Bottom Line Up Front: Irresponsible free men are a danger to us all and we all know freedom comes with responsibility. American humorist Will Rogers said that freedom isn’t doing what you want to do, it’s doing what you ought to do. So, if we believe we deserve freedom—and financial freedom is a great place to start—it’s wise to prepare ourselves for that freedom by asking ourselves if we are ready for it.
Hong Kong, 1992: A million dollar offer on a count to ten and I turned it down. A British millionaire offered to underwrite a business for me as he re-built one of his own profit centers. I said no.
We lived in Hong Kong in a place called Tuen Mun in an apartment building called Faraday House overlooking the bay. Two floors down from us a 60-year-old British businessman invited me to have a drink. He had made his fortune in cloth dyes. I was confident then he was the real thing and subsequent events proved he was, indeed, a very profitable, successful businessman who was generating annual 6-7 figure profits. As he poured us whisky he said,
“Shannon, I’m going to make you a business offer. You know more about China than do most western businessmen making millions in Hong Kong. You speak Mandarin Chinese (Remember, I was a U.S. Army China Foreign Area Officer in training). The offer I am going to make you is a good business offer and you would be wise to take it. It’s legitimate and I am confident of its success. Once I make the offer I will extend my hand and count to 10. If you shake my hand, it’s a deal and we start. If you don’t, I rescind the offer and won’t make it again. Are you ready?”
I said I was ready. I was very nervous. He extended his hand.
“I am willing to underwrite you to the tune of one million dollars for a year if you will agree to be my partner and help me build a business in China.”

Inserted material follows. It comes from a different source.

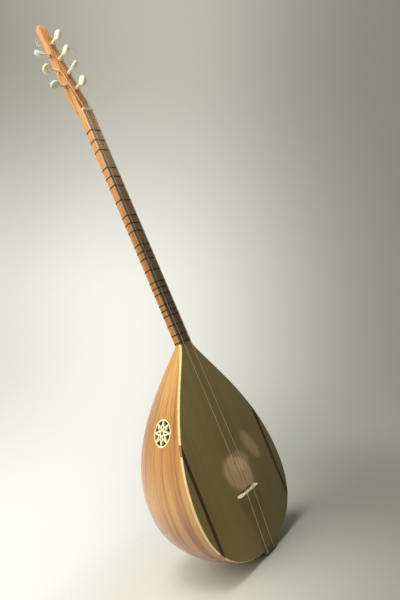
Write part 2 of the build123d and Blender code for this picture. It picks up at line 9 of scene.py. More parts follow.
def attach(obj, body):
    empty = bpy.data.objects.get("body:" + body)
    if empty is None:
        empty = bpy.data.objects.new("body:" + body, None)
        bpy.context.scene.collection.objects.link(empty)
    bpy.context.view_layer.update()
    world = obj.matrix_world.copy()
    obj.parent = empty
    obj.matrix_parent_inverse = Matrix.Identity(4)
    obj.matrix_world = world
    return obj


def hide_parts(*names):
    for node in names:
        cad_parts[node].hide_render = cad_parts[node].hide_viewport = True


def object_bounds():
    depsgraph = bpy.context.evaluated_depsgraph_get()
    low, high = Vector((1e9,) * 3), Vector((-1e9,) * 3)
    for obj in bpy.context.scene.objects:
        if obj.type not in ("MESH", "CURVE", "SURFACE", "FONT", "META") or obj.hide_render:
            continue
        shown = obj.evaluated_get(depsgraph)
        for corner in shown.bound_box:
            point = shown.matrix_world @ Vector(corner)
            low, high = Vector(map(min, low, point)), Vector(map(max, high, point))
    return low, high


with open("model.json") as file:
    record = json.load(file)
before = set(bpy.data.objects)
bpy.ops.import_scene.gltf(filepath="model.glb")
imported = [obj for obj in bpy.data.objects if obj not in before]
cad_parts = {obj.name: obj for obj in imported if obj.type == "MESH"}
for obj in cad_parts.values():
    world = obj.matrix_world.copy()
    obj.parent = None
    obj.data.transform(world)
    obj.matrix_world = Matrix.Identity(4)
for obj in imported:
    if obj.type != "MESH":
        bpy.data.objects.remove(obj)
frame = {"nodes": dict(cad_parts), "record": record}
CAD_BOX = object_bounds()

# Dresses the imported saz: camera, studio, materials, then the detailed pieces.
# The sizes of the instrument are in millimetres and become metres in point().  The camera, the
# studio and the places where a tint changes are in metres.  Angles are in degrees.

MM = 0.001
BODY = "instrument"

# ---- camera and studio -----------------------------------------------------------------------
CAMERA_PLACE = (-0.7554, -0.6832, 0.3993)
CAMERA_FORWARD = (0.7759, 0.6244, 0.0907)
CAMERA_LENS = 30.47
ROOM_UP = (0.1735, -0.3493, 0.9208)        # up in the picture
ROOM_RIGHT = (0.6066, -0.6987, -0.3794)    # right in the picture
BACKDROP_REACH = 0.36                      # how far to each side the backdrop's tones change
BACKDROP_RISE = (-0.02, 0.44)              # where its middle tones give way to the top ones
BACKDROP_FALL = (-0.1, -0.4)               # and to the bottom ones
WORLD_LIGHT = 0.28
WORLD_COLOUR = (1.0, 0.99, 0.96, 1.0)
FLOOR_DROP = 0.002                         # floor below the lowest point of the instrument
FLOOR_REACH = 9.0
FLOOR_RIGHT = (0.656, -0.755, 0.0)
# The floor's grey side is painted shade.
FLOOR_SHIFT = (-0.3, 0.36)                 # where the floor turns from pale to grey
FLOOR_FADE = (0.12, 0.8)                   # distances from the tail over which it clears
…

And he started counting to ten.
I sat there on a nice leather couch in a very expensive apartment with a heavy crystal glass of good Scotch in my hand. I wanted to say yes. I wanted to take a chance. I was confident in my own skills and work ethic and he was an experienced businessman. This was a great opportunity. However, as he counted, I could not bring myself to shake his hand because my doubts overpowered my confidence. I thought of my son (I was a single father). I thought of my girlfriend, Maureen, who I wanted to marry. I thought of the stability of my Army pay and career.
He completed his count and withdrew his hand. I breathed a heavy sigh of relief. He said, “Don’t feel bad. I knew you were going to say no. Do you know how I knew?”
“How did you know I was going to say no?”
“Because you’re middle class and have always had security. You’ve never been reduced to nothing.”
Prudence. Good, careful judgment.
I said no. Was it wise? If I had said yes, would I have learned as much? I don’t know. I will say this: in 2007 I lost just about everything. In 2007 I was reduced to just about nothing through bad judgment and many bad decisions that taught me valuable lessons. I have often wondered how my life would be different if I had taken that mentor’s hand. What would you have done? What decision would you have made?
Call to Action: Just ask yourself—“What has to happen to me to make me risk everything?” Think that through and journal on it. Ask yourself why.